From the beginning, Richard Linklater’s films have played with these different vignettes of time: the last days of high school, the expansive time of dreams, and in what might be his most fascinating project, the upcoming film he’s been making on and off for the last 7 years following the life of a young both as he makes his way through elementary, middle and high school. Rather brilliantly he reportedly cast a young actor many years ago and began filming a story for a few days each year, so we’ll literally see both the character and actor growing up onscreen before our eyes in the context of his new dramatic tale.

Back to Celine and Jesse, I hope very dearly that I’ll get to grow old checking in with them every 9 years so, remembering how my very own life has unfolded each and everytime I watch them onscreen.

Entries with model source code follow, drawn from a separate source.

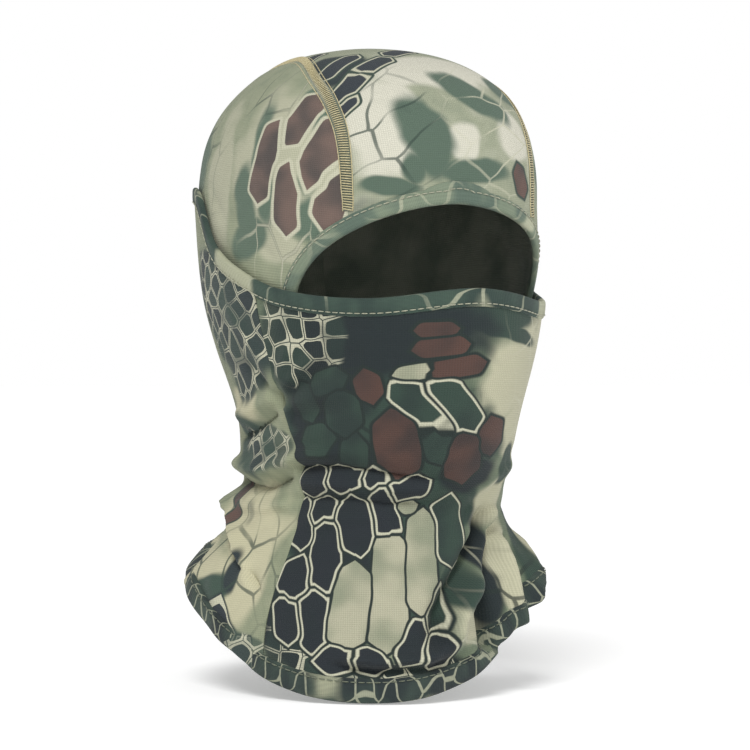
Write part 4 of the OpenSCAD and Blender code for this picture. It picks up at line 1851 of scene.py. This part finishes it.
def mask_folds() -> tuple[Fold, ...]:
    """Folds of the worn tube, from the ears down to the hem."""
    roll, crease, lap = FoldKind.ROLL, FoldKind.CREASE, FoldKind.LAP
    return (
        # Gathers that run out from the pinch in the side seam below the ear
        Fold(((-70, 171), (-68, 182)), 2.8, -5.0, crease, 3, 3),
        Fold(((-72, 175), (-83, 180), (-100, 185), (-122, 186)), 4.4, 4.0, fade_in=6, fade_out=22),
        Fold(((-72, 182), (-84, 188), (-99, 194), (-124, 198)), 3.6, -4.2, crease, 6, 20),
        Fold(((-70, 172), (-76, 158), (-84, 143), (-96, 128)), 4.6, 2.2, fade_in=6),
        Fold(((-74, 172), (-84, 162), (-96, 154)), 3.6, -2.0, fade_in=5),
        # Tension folds across the cheek
        Fold(((-67, 174), (-56, 162), (-42, 153), (-28, 145)), 4.0, 2.7, crease, 5, 34),
        Fold(((-67, 179), (-55, 168), (-41, 160), (-28, 154)), 4.4, -2.6, roll, 5, 34),
        Fold(((-67, 178), (-48, 175), (-28, 170)), 4.2, 2.0, roll, 5, 30),
        Fold(((-66, 184), (-50, 184), (-30, 182)), 4.0, -1.8, roll, 5, 30),
        Fold(((-68, 170), (-60, 154), (-48, 142)), 3.8, 1.8, roll, 5, 16),
        # Cloth bunched round the neck
        Fold(((-138, 210), (-117, 211), (-85, 213), (-64, 206), (-46, 203), (-34, 201)),
             3.8, 5.4, roll, 14, 22),
        Fold(((-66, 210), (-46, 209), (-34, 210), (-18, 213), (2, 216)), 3.4, -6.0, crease, 8, 26),
        Fold(((-136, 218), (-110, 220), (-86, 222), (-64, 214)), 3.4, -5.2, crease, 8, 10),
        Fold(((-64, 217), (-44, 218), (-24, 220), (-4, 222)), 3.2, 2.6, roll, 8, 20),
        Fold(((-64, 225), (-44, 225), (-24, 227), (0, 226)), 3.4, -3.8, crease, 8, 20),
        Fold(((-60, 233), (-40, 234), (-20, 234)), 3.6, 1.6),
        Fold(((-140, 226), (-110, 229), (-84, 231), (-66, 228)), 4.0, 3.0, roll, 10, 8),
        # Long folds that fall from the neck behind the shoulder
        Fold(((-134, 226), (-112, 236), (-95, 246), (-82, 259), (-76, 274)), 4.0, 7.5, crease, 14, 16),
        Fold(((-123, 236), (-97, 250), (-80, 262), (-68, 276)), 4.2, -5.4, crease, 10, 14),
        Fold(((-152, 240), (-134, 244), (-122, 256), (-114, 270)), 5.0, -8.0, crease, 10, 12),
        Fold(((-100, 262), (-92, 276), (-90, 290)), 5.0, 2.4),
        # Deep pleat at the wearer's left of the throat
        Fold(((25, 226), (20, 246), (11, 261), (1, 272), (-4, 282), (-7, 302)), 5.6, 9.5, lap, 14, 14),
        Fold(((28, 232), (23, 250), (17, 264), (14, 280), (15, 302)), 6.5, -12.5, roll, 12, 5),
        Fold(((29, 240), (31, 257), (30, 272), (29, 292)), 3.6, 6.5, roll, 10, 5),
        Fold(((37, 240), (38, 257), (37, 272), (35, 290)), 3.4, -3.5, roll, 10, 5),
        Fold(((58, 242), (50, 259), (43, 273), (37, 292)), 5.4, 5.0, crease, 10, 5),
        Fold(((30, 214), (18, 224), (2, 236)), 4.4, -2.6),
        Fold(((40, 208), (24, 214), (8, 222)), 4.4, 2.2),
        # Behind
        Fold(((112, 208), (150, 214), (178, 209), (205, 214), (226, 212)), 4.4, 4.4, roll),
        Fold(((112, 219), (150, 225), (178, 218), (205, 224), (226, 224)), 3.8, -5.0, crease),
        Fold(((62, 214), (84, 222), (110, 226)), 4.0, -4.0, crease),
        Fold(((62, 206), (84, 212), (110, 216)), 4.4, 3.4),
        Fold(((70, 171), (68, 182)), 2.8, -4.0, crease, 3, 3),
        Fold(((72, 175), (84, 181), (102, 186), (120, 187)), 4.4, 3.4, fade_in=6, fade_out=22),
        Fold(((72, 182), (86, 189), (104, 194)), 3.6, -3.4, crease, 6, 16),
        Fold(((66, 176), (54, 168), (42, 164)), 4.2, 1.8, roll, 5, 20),
        Fold(((150, 150), (166, 172), (172, 196)), 6.0, 2.2),
        Fold(((-150, 150), (-166, 172), (-171, 196)), 6.0, 2.2),
        Fold(((150, 232), (156, 248), (154, 262)), 6.0, -4.0),
        Fold(((-164, 232), (-160, 246), (-158, 262)), 6.0, 3.6),
        # Hem turned under a little below the throat
        Fold(((-44, 302), (-28, 305), (-12, 304), (0, 298)), 3.6, 4.2, lap, 14, 14),
    )


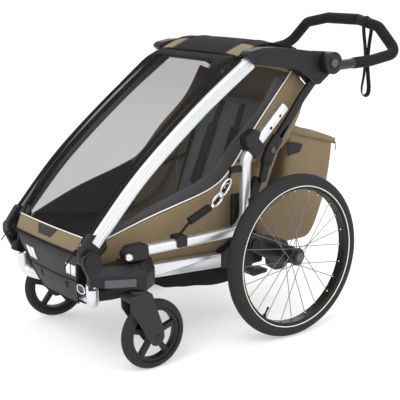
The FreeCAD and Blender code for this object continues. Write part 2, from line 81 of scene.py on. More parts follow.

In relationships, people, and even movies themselves there is the dream and there is reality; in the cinematic magic that is the Before Trilogy those things truly become one and the same.

Do yourself a favor this Memorial Day weekend: grab a loved one and in night one walk the streets of Vienna in Before Sunrise, then in night two take an afternoon stroll through Paris in Before Sunset, and finally in night three head off to the theaters and spend a magical day on the Peloponnese peninsula in the south of Greece in Before Midnight. You’ll laugh, cry, curse at, and fall in love with one of the most endearing cinematic couples of all time.

And then, most important of all, do it again in a couple of years and while digesting the trilogy all over again take the time to remember that very magically weekend you saw all three films together.